* _GIVEN MATERIAL_:
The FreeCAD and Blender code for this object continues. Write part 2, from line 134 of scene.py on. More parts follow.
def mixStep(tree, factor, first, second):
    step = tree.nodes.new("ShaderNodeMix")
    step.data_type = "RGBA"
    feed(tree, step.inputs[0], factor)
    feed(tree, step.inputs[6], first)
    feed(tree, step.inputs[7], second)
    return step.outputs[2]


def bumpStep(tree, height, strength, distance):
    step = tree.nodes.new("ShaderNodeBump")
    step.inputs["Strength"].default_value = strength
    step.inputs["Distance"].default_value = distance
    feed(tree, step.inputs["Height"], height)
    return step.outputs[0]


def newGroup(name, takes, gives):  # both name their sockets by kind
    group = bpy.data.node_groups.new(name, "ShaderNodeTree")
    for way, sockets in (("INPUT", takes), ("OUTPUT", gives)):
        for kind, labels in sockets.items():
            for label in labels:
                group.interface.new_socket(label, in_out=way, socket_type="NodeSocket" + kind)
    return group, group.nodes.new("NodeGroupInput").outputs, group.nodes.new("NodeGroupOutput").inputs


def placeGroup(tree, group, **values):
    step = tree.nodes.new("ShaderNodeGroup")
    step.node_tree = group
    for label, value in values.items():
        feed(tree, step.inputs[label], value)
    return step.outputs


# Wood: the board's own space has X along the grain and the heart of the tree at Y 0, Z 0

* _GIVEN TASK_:
Your task is to transcribe the listing above in full, exactly as given.

* _ANSWER IN FULL_:
The FreeCAD and Blender code for this object continues. Write part 2, from line 134 of scene.py on. More parts follow.
def mixStep(tree, factor, first, second):
    step = tree.nodes.new("ShaderNodeMix")
    step.data_type = "RGBA"
    feed(tree, step.inputs[0], factor)
    feed(tree, step.inputs[6], first)
    feed(tree, step.inputs[7], second)
    return step.outputs[2]


def bumpStep(tree, height, strength, distance):
    step = tree.nodes.new("ShaderNodeBump")
    step.inputs["Strength"].default_value = strength
    step.inputs["Distance"].default_value = distance
    feed(tree, step.inputs["Height"], height)
    return step.outputs[0]


def newGroup(name, takes, gives):  # both name their sockets by kind
    group = bpy.data.node_groups.new(name, "ShaderNodeTree")
    for way, sockets in (("INPUT", takes), ("OUTPUT", gives)):
        for kind, labels in sockets.items():
            for label in labels:
                group.interface.new_socket(label, in_out=way, socket_type="NodeSocket" + kind)
    return group, group.nodes.new("NodeGroupInput").outputs, group.nodes.new("NodeGroupOutput").inputs


def placeGroup(tree, group, **values):
    step = tree.nodes.new("ShaderNodeGroup")
    step.node_tree = group
    for label, value in values.items():
        feed(tree, step.inputs[label], value)
    return step.outputs


# Wood: the board's own space has X along the grain and the heart of the tree at Y 0, Z 0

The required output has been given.